Despite being conducted by the same local NGO, the polls had different sample sizes. The New American Foundation poll was the result of 1,000 face-to-face interviews compared to 3,480 for the two FCO polls. In both cases a lack of reliable statistics about the Fata population undermined the attempt to find a representative sample and in the FCO polls it was stated that 42 percent of FATA’s villages were considered inaccessible for security reasons.
Although the questions asked were slightly different, the 17 percent discrepancy between the two 2010 polls suggests their reliability is at the least uncertain. But then, as anyone who has travelled in the tribal areas knows, obstacles to conducting an accurate poll would include the highly politicised atmosphere in which people are likely to tailor their answers according to whether they most fear violent interventions from the Pakistan Army, the Americans or the Taliban.

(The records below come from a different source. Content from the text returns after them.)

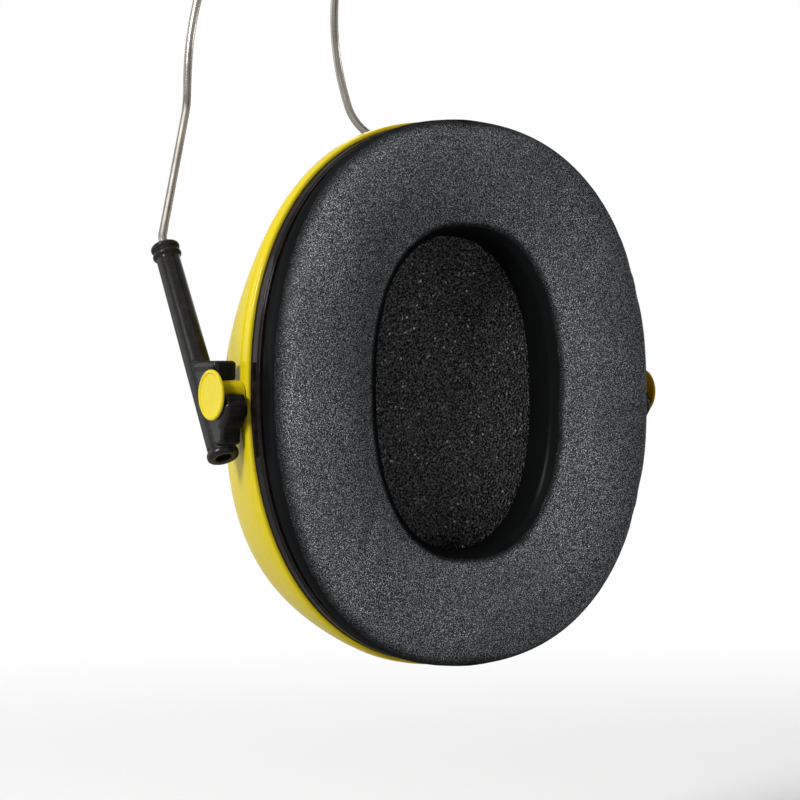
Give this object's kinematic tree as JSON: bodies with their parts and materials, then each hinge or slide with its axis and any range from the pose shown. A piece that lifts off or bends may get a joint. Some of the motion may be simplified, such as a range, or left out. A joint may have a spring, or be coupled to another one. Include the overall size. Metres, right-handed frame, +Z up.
{
  "type": "earmuff hearing protector",
  "caption": "Earmuff hearing protector: two padded oval cups pivoting in sliding clips on a sprung two-wire headband with a padded crown.",
  "frame": {"origin": "midway between the two cups, on the level of their pivot studs and centred front to back between the wires", "axes": "+X from the wearer's right cup side (negative X holds the nodes named left) across to the other cup, -Y is the wearer's front, +Z is up towards the crown"},
  "size_m": [0.2434, 0.1059, 0.1994],
  "materials": {
    "shell_yellow": "gloss moulded ABS",
    "holder_black": "satin moulded acetal",
    "seal_plate": "gloss moulded plastic",
    "seal_skin": "fine-grained PVC foil",
    "pad_skin": "fine-grained PVC foil",
    "cushion_foam": "open-cell polyurethane foam",
    "absorber": "open-cell absorber foam with a speckle",
    "wire_steel": "drawn stainless spring wire"
  },
  "bodies": {
    "headband": {"front_wire": "wire_steel", "rear_wire": "wire_steel", "headband_carrier": "holder_black", "headband_foam": "cushion_foam", "headband_cover": "pad_skin"},
    "left_suspension": {"left_front_holder": "holder_black", "left_rear_holder": "holder_black"},
    "left_cup": {"left_cup_shell": "shell_yellow", "left_front_pivot_stud": "shell_yellow", "left_rear_pivot_stud": "shell_yellow", "left_absorber_foam": "absorber", "left_seal_backplate": "seal_plate", "left_seal_foam": "cushion_foam", "left_seal_cover": "seal_skin"},
    "right_suspension": {"right_front_holder": "holder_black", "right_rear_holder": "holder_black"},
    "right_cup": {"right_cup_shell": "shell_yellow", "right_front_pivot_stud": "shell_yellow", "right_rear_pivot_stud": "shell_yellow", "right_absorber_foam": "absorber", "right_seal_backplate": "seal_plate", "right_seal_foam": "cushion_foam", "right_seal_cover": "seal_skin"}
  },
  "joints": [
    {"name": "left_height_slide", "type": "slide", "parent": "headband", "child": "left_suspension", "axis": [0.4745, -0.1316, -0.8704], "range_m": [0, 0.025]},
    {"name": "right_height_slide", "type": "slide", "parent": "headband", "child": "right_suspension", "axis": [-0.4745, -0.1316, -0.8704], "range_m": [0, 0.025]},
    {"name": "left_cup_pivot", "type": "hinge", "parent": "left_suspension", "child": "left_cup", "pos_m": [-0.06695, -0.00688, 0], "axis": [-0.2672, -0.9636, 0], "range_deg": [-20, 20]},
    {"name": "right_cup_pivot", "type": "hinge", "parent": "right_suspension", "child": "right_cup", "pos_m": [0.06695, -0.00688, 0], "axis": [-0.2672, 0.9636, 0], "range_deg": [-20, 20]}
  ]
}
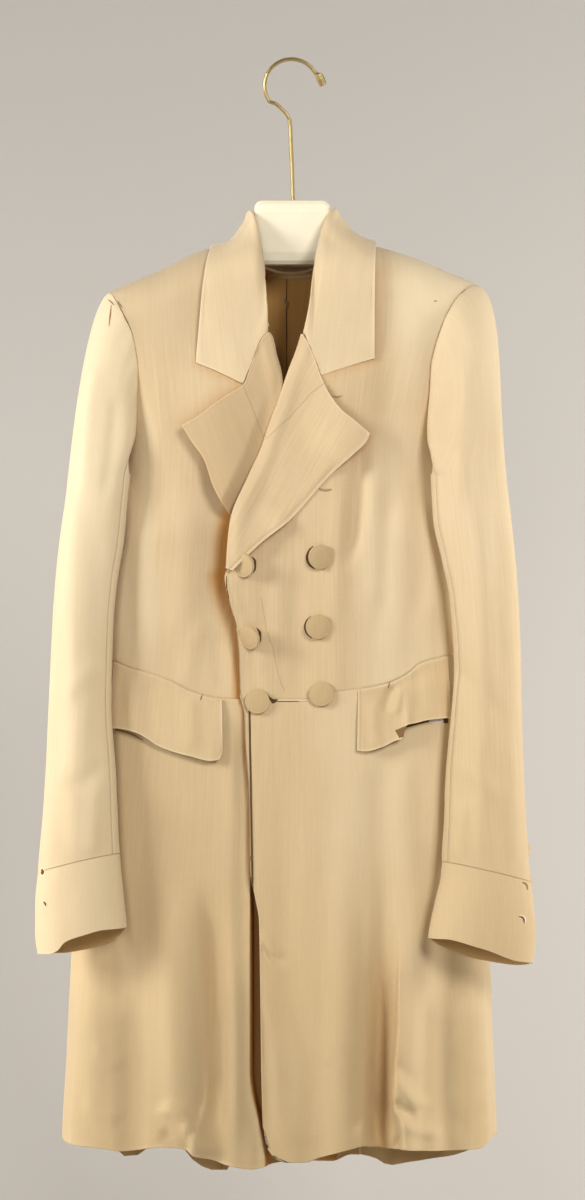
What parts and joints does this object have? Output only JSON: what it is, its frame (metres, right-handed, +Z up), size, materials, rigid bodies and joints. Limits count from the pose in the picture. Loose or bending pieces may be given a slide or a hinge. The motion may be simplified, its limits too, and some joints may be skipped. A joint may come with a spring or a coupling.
{
  "type": "frock coat on a hanger",
  "caption": "Double breasted linen frock coat hanging on an ivory hanger with a brass wire hook, fronts buttoned left over right, cuffs open.",
  "frame": {"origin": "inside top of the hanger's hook, where it rests on what holds it", "axes": "+Z up, -Y out of the coat's front, -X to the wearer's right side"},
  "size_m": [0.4979, 0.1937, 1.1286],
  "materials": {
    "linen": "plain woven linen",
    "button_cloth": "linen stretched over a button mould",
    "ivory": "smooth ivory enamel",
    "brass": "drawn brass wire"
  },
  "bodies": {
    "root": {"back_left": "linen", "back_right": "linen", "button_1": "button_cloth", "button_2": "button_cloth", "button_3": "button_cloth", "button_4": "button_cloth", "button_5": "button_cloth", "button_6": "button_cloth", "collar": "linen", "cuff_button_left_1": "button_cloth", "cuff_button_left_2": "button_cloth", "cuff_button_left_3": "button_cloth", "cuff_button_right_1": "button_cloth", "cuff_button_right_2": "button_cloth", "cuff_button_right_3": "button_cloth", "cuff_left": "linen", "cuff_right": "linen", "flap_left": "linen", "flap_right": "linen", "forepart_left": "linen", "forepart_right": "linen", "hanger_body": "ivory", "hanger_hook": "brass", "lapel_left": "linen", "lapel_right": "linen", "side_body_left": "linen", "side_body_right": "linen", "skirt_left": "linen", "skirt_right": "linen", "top_sleeve_left": "linen", "top_sleeve_right": "linen", "under_sleeve_left": "linen", "under_sleeve_right": "linen"}
  },
  "joints": []
}
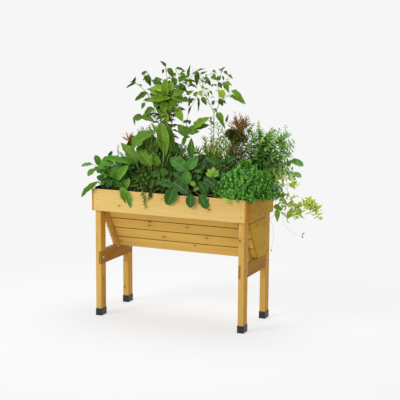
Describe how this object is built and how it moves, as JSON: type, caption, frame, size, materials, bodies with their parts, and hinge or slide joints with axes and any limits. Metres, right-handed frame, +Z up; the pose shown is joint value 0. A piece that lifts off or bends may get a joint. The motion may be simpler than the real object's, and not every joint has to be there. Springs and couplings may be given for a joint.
{
  "type": "elevated planter",
  "caption": "Raised wooden planter on legs: a fabric-lined trough with a sloping front and upright back, filled with soil and planted with herbs and vegetables.",
  "frame": {"origin": "middle of the underside of the front left foot cap, on the ground", "axes": "+X along the planter's length to the right, +Y from its sloping front to its upright back, +Z up"},
  "size_m": [1.4377, 0.477, 1.5157],
  "materials": {
    "softwood": "oiled light softwood with fine grain and brown knots",
    "softwood_side": "the same oiled softwood, a little deeper in colour",
    "foot_cap": "moulded black plastic",
    "zinc_steel": "zinc-plated steel",
    "liner_fabric": "black woven liner",
    "potting_soil": "dark crumbly potting compost",
    "tall_pepper_left_leaf": "mid-green leaves with paler new growth",
    "tall_pepper_right_leaf": "light green leaves on thin stems",
    "trailing_herb_leaf": "small yellow-green leaves",
    "bronze_herb_leaf": "bronze-red spikes over green",
    "chard_leaf": "large ribbed leaves",
    "round_leaved_greens_leaf": "round soft green leaves",
    "strawberry_leaf": "dark glossy toothed leaves",
    "parsley_leaf": "fine curled bright green leaves",
    "mint_leaf": "small dense mid-green leaves",
    "narrow_leaved_herb_leaf": "long narrow light green leaves"
  },
  "bodies": {
    "root": {"back_panel_batten_left": "softwood", "back_panel_batten_right": "softwood", "back_panel_board_1": "softwood", "back_panel_board_2": "softwood", "back_panel_board_3": "softwood", "back_panel_board_4": "softwood", "back_panel_board_5": "softwood", "bronze_herb": "bronze_herb_leaf", "chard": "chard_leaf", "floor_board_1": "softwood", "floor_board_2": "softwood", "front_left_bolt": "zinc_steel", "front_left_foot_cap": "foot_cap", "front_left_leg": "softwood", "front_left_nut": "zinc_steel", "front_left_washer": "zinc_steel", "front_panel_batten_left": "softwood", "front_panel_batten_right": "softwood", "front_panel_board_1": "softwood", "front_panel_board_2": "softwood", "front_panel_board_3": "softwood", "front_panel_board_4": "softwood", "front_panel_board_5": "softwood", "front_right_bolt": "zinc_steel", "front_right_foot_cap": "foot_cap", "front_right_leg": "softwood", "front_right_nut": "zinc_steel", "front_right_washer": "zinc_steel", "front_rim_board": "softwood", "left_corner_joiner": "softwood", "left_crossbar": "softwood_side", "left_end_board_lower": "softwood_side", "left_end_board_upper": "softwood_side", "left_rim_board": "softwood_side", "liner": "liner_fabric", "mint": "mint_leaf", "narrow_leaved_herb": "narrow_leaved_herb_leaf", "parsley": "parsley_leaf", "potting_soil": "potting_soil", "rear_left_bolt": "zinc_steel", "rear_left_foot_cap": "foot_cap", "rear_left_leg": "softwood", "rear_left_nut": "zinc_steel", "rear_left_washer": "zinc_steel", "rear_right_bolt": "zinc_steel", "rear_right_foot_cap": "foot_cap", "rear_right_leg": "softwood", "rear_right_nut": "zinc_steel", "rear_right_washer": "zinc_steel", "rear_rim_board": "softwood", "right_corner_joiner": "softwood", "right_crossbar": "softwood_side", "right_end_board_lower": "softwood_side", "right_end_board_upper": "softwood_side", "right_rim_board": "softwood_side", "round_leaved_greens": "round_leaved_greens_leaf", "strawberry": "strawberry_leaf", "tall_pepper_left": "tall_pepper_left_leaf", "tall_pepper_right": "tall_pepper_right_leaf", "trailing_herb": "trailing_herb_leaf"}
  },
  "joints": []
}
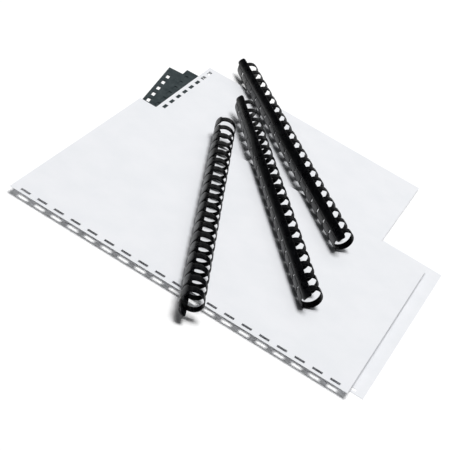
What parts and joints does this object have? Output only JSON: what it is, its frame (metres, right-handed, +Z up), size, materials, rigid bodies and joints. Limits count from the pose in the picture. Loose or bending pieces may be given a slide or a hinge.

It would after all be unwise to place too much weight on polls conducted in a part of the world in which anyone publicly opposing drones risks being beheaded by the Taliban.
Earlier this year I spent 10 days in Lahore, Islamabad and Peshawar and met over 20 people claiming to be eyewitnesses to drones, others who live in the tribal areas, journalists who operate in the tribal areas (both those with good Taliban contacts and those with better official ones), Pakistani academics who conduct research in the tribal areas, ISI officials familiar with the area, officials who have worked in the Fata Secretariat and political leaders who represent the people there.
Some told me that a significant strand of Fata opinion opposes drones. One eyewitness to a strike that killed civilians told me he was himself strongly opposed. But a clear majority of my interlocutors said that most Fata residents now support drones. If you accept that I am not making this up it prompts the question: why?
You don’t have to dig too deep to get the answers.
When the respondents to the New America Foundation said in 2010 that drones were inaccurate they were right. According to one of the leading monitors of drone strikes, the London based Bureau of Investigative Journalism (declaration of interest: I do some work for the bureau), 127 drone strikes in 2010 killed between 874 and 1,058 people including 84 to 193 civilians.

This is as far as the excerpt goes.